**Brief:** Below are some entries; can you quote all of them exactly?

━━━━━━━━━━━━━━━━

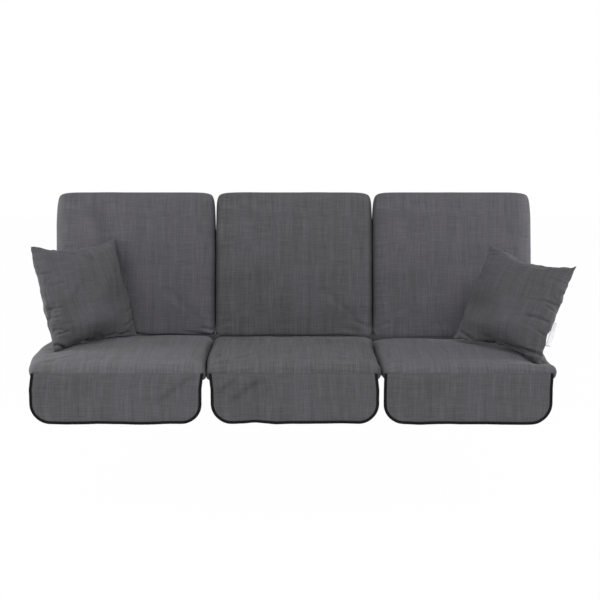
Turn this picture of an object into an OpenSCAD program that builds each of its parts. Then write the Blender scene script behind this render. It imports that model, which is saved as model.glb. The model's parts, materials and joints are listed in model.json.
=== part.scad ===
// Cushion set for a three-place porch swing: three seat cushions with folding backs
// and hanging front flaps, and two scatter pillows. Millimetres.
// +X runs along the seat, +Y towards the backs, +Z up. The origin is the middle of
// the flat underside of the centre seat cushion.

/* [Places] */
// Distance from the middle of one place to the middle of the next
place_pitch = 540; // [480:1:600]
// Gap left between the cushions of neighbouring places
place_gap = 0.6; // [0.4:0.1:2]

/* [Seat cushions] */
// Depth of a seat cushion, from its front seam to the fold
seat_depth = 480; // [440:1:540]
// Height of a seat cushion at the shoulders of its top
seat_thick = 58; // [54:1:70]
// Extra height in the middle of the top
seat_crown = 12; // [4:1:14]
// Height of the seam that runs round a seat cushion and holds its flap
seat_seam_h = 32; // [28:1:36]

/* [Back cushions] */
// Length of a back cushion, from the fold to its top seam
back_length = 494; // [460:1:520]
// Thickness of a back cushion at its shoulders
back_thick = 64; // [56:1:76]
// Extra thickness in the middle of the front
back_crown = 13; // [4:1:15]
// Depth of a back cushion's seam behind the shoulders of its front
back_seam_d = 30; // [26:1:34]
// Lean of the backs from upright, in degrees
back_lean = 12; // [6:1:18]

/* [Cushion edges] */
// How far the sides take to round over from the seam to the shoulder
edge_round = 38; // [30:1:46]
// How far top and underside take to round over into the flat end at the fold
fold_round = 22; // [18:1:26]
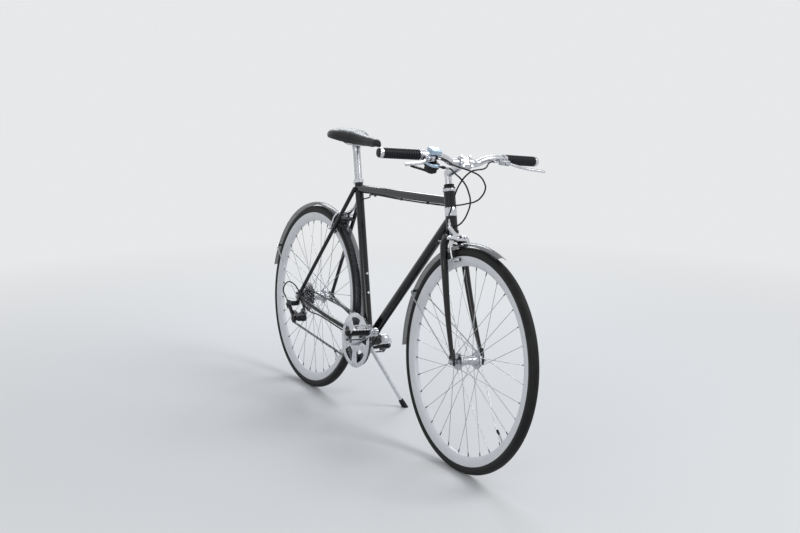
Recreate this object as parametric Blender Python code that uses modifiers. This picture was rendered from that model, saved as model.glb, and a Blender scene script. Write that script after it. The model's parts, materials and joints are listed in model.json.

━━━━━━━━━━━━━━━━

**Response:**
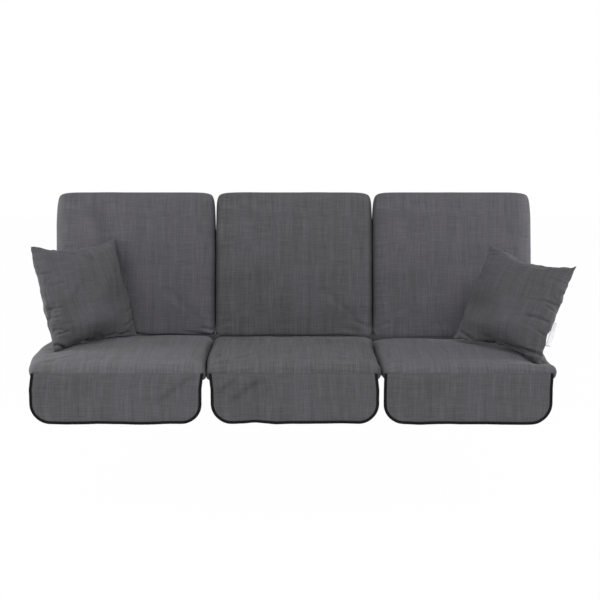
Turn this picture of an object into an OpenSCAD program that builds each of its parts. Then write the Blender scene script behind this render. It imports that model, which is saved as model.glb. The model's parts, materials and joints are listed in model.json.
=== part.scad ===
// Cushion set for a three-place porch swing: three seat cushions with folding backs
// and hanging front flaps, and two scatter pillows. Millimetres.
// +X runs along the seat, +Y towards the backs, +Z up. The origin is the middle of
// the flat underside of the centre seat cushion.

/* [Places] */
// Distance from the middle of one place to the middle of the next
place_pitch = 540; // [480:1:600]
// Gap left between the cushions of neighbouring places
place_gap = 0.6; // [0.4:0.1:2]

/* [Seat cushions] */
// Depth of a seat cushion, from its front seam to the fold
seat_depth = 480; // [440:1:540]
// Height of a seat cushion at the shoulders of its top
seat_thick = 58; // [54:1:70]
// Extra height in the middle of the top
seat_crown = 12; // [4:1:14]
// Height of the seam that runs round a seat cushion and holds its flap
seat_seam_h = 32; // [28:1:36]

/* [Back cushions] */
// Length of a back cushion, from the fold to its top seam
back_length = 494; // [460:1:520]
// Thickness of a back cushion at its shoulders
back_thick = 64; // [56:1:76]
// Extra thickness in the middle of the front
back_crown = 13; // [4:1:15]
// Depth of a back cushion's seam behind the shoulders of its front
back_seam_d = 30; // [26:1:34]
// Lean of the backs from upright, in degrees
back_lean = 12; // [6:1:18]

/* [Cushion edges] */
// How far the sides take to round over from the seam to the shoulder
edge_round = 38; // [30:1:46]
// How far top and underside take to round over into the flat end at the fold
fold_round = 22; // [18:1:26]
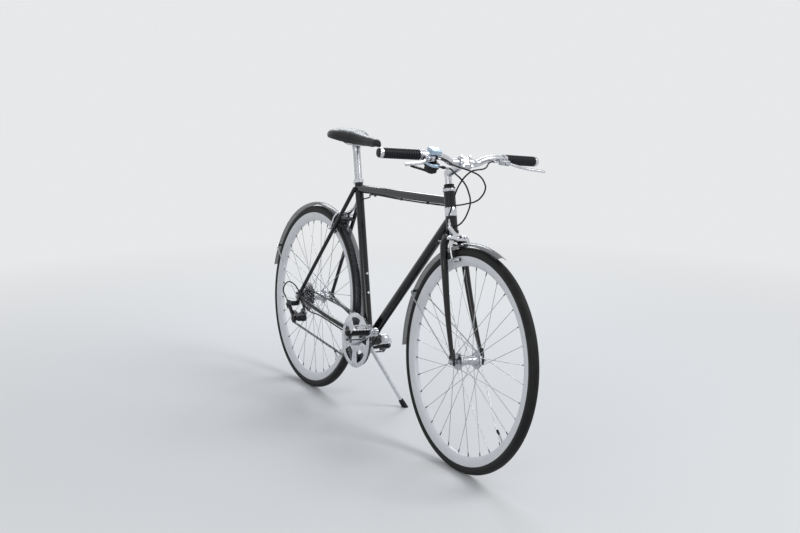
Recreate this object as parametric Blender Python code that uses modifiers. This picture was rendered from that model, saved as model.glb, and a Blender scene script. Write that script after it. The model's parts, materials and joints are listed in model.json.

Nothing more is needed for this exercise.